Repeat every line, exactly, from the very first through the one where "web_w = 11; // [8:0.5:14]" appears. Add nothing else.

»»

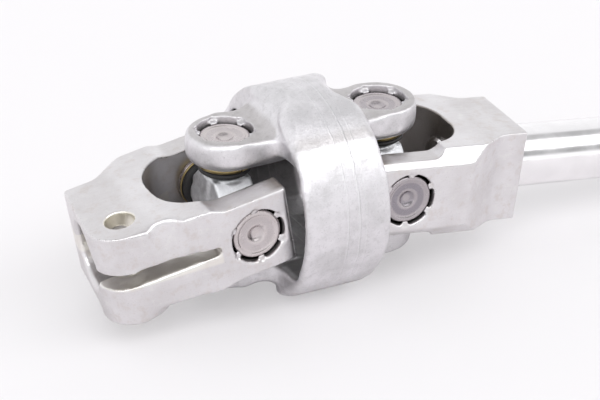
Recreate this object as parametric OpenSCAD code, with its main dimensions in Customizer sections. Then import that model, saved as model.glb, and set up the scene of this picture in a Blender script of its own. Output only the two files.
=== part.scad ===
// Double universal joint of a steering column: a clamp yoke and a shaft yoke
// on two crosses, with a ring-shaped coupling yoke between them.
// Millimetres, +X along the joint towards the shaft, +Z up through the ears,
// origin on the floor under the middle of the whole length.

/* [Crosses and bearing cups] */
// Outer diameter of a bearing cup
cup_d = 16; // [15:0.1:17]
// Distance over the closed faces of two opposite cups
cup_span = 45.4; // [44:0.2:47]
// Length of a bearing cup
cup_len = 7.8; // [7.2:0.1:8.2]
// Thickness of a cup's closed end
cup_end_t = 2.2; // [1.8:0.1:2.6]
// Wall of a cup round its needles
cup_wall = 1.18; // [1:0.02:1.4]
// Diameter of a needle roller
needle_d = 1.8; // [1.4:0.1:2]
// Diameter of the cross's shoulders
hub_d = 15.6; // [14:0.2:16.6]
// Room for a seal between a cup and the cross's shoulder
seal_h = 3.9; // [3.5:0.1:4.5]
// Width of the cross's web along the joint
web_w = 11; // [8:0.5:14]
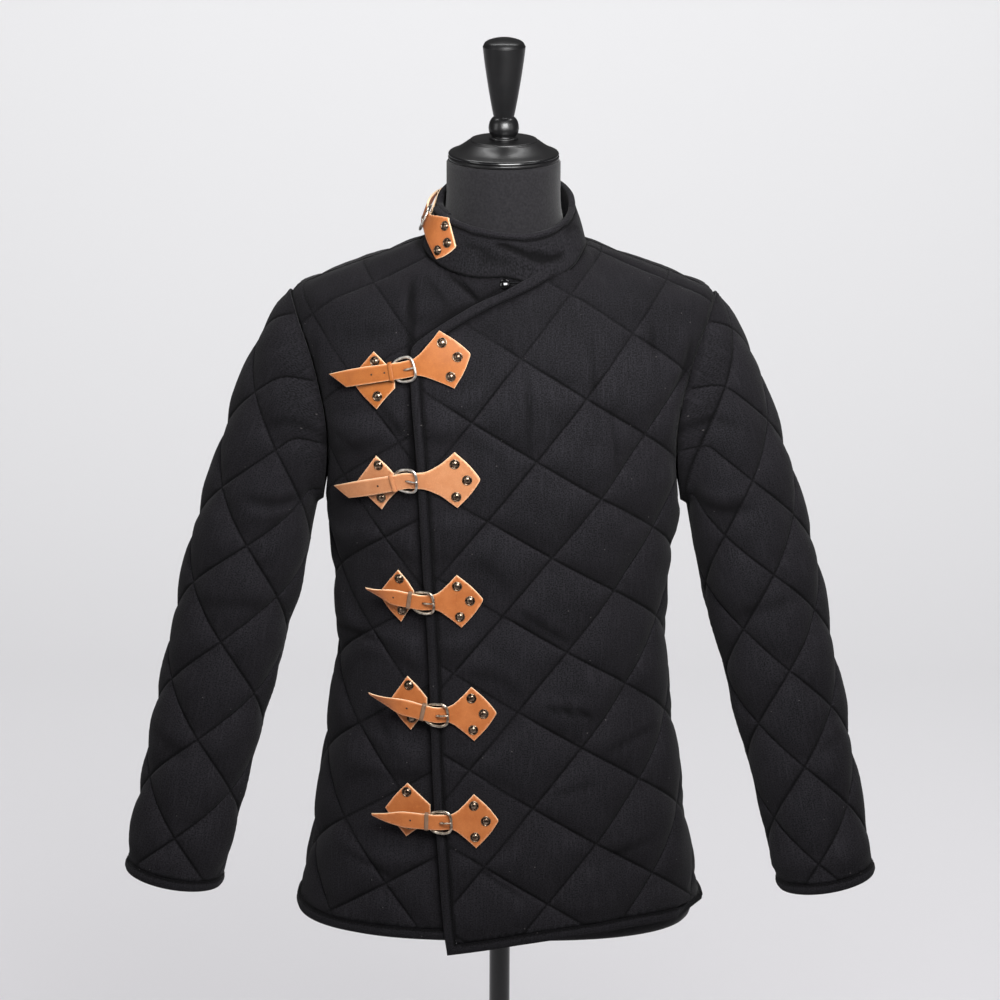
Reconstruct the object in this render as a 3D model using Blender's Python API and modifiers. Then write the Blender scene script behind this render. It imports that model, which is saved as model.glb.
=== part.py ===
"""Quilted gambeson with a buckled overlapping front, worn by a limbless dress form on a turned stand.

Metres, +Z up. The origin is the centre of the stand's underside and the garment's front looks along -Y,
so the wearer's left is +X. Every cloth panel is cut flat in its own cloth coordinates, u across and v up,
and laid on a curved sheet that is worked out from a short table of sections.
"""
import math

import bmesh
import bpy
import numpy as np
from mathutils import Vector
from mathutils.geometry import delaunay_2d_cdt

# ---- driving dimensions ------------------------------------------------------------------------------
SEAM_GAP = 0.0003          # between two pieces that meet at a seam
RIDGE_GAP = 0.0005         # half the gap along the shoulder's ridge
SEAT_GAP = 0.0012          # under a wall's end that stands on a coarser curved panel

WALL = 0.0026              # the cloth where it is stitched flat
PUFF = 0.0044              # how far the padding stands out between stitch lines
PUFF_RAMP = 0.030          # distance from a stitch line at which the padding is full
SEAM_FLAT = 0.0040         # the cloth lies flat for this distance from a seam
EDGE_RAMP = 0.012          # and the padding thins out over the next
PRESS_LEFT = 0.25          # share of the padding that is left under the leather
BINDING = 0.0115           # width of the bound edge
BOUND_WALL = 0.0042        # thickness of the bound edge along its middle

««

**The output:**
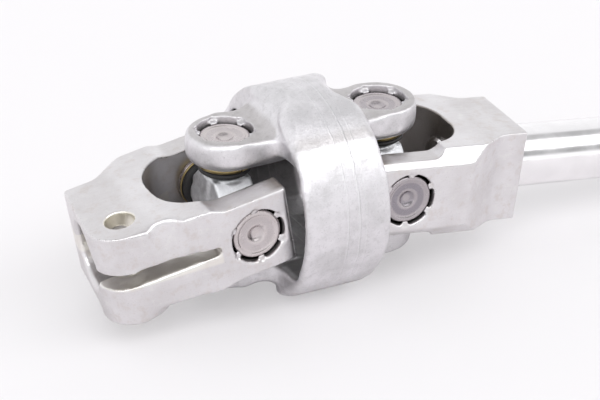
Recreate this object as parametric OpenSCAD code, with its main dimensions in Customizer sections. Then import that model, saved as model.glb, and set up the scene of this picture in a Blender script of its own. Output only the two files.
=== part.scad ===
// Double universal joint of a steering column: a clamp yoke and a shaft yoke
// on two crosses, with a ring-shaped coupling yoke between them.
// Millimetres, +X along the joint towards the shaft, +Z up through the ears,
// origin on the floor under the middle of the whole length.

/* [Crosses and bearing cups] */
// Outer diameter of a bearing cup
cup_d = 16; // [15:0.1:17]
// Distance over the closed faces of two opposite cups
cup_span = 45.4; // [44:0.2:47]
// Length of a bearing cup
cup_len = 7.8; // [7.2:0.1:8.2]
// Thickness of a cup's closed end
cup_end_t = 2.2; // [1.8:0.1:2.6]
// Wall of a cup round its needles
cup_wall = 1.18; // [1:0.02:1.4]
// Diameter of a needle roller
needle_d = 1.8; // [1.4:0.1:2]
// Diameter of the cross's shoulders
hub_d = 15.6; // [14:0.2:16.6]
// Room for a seal between a cup and the cross's shoulder
seal_h = 3.9; // [3.5:0.1:4.5]
// Width of the cross's web along the joint
web_w = 11; // [8:0.5:14]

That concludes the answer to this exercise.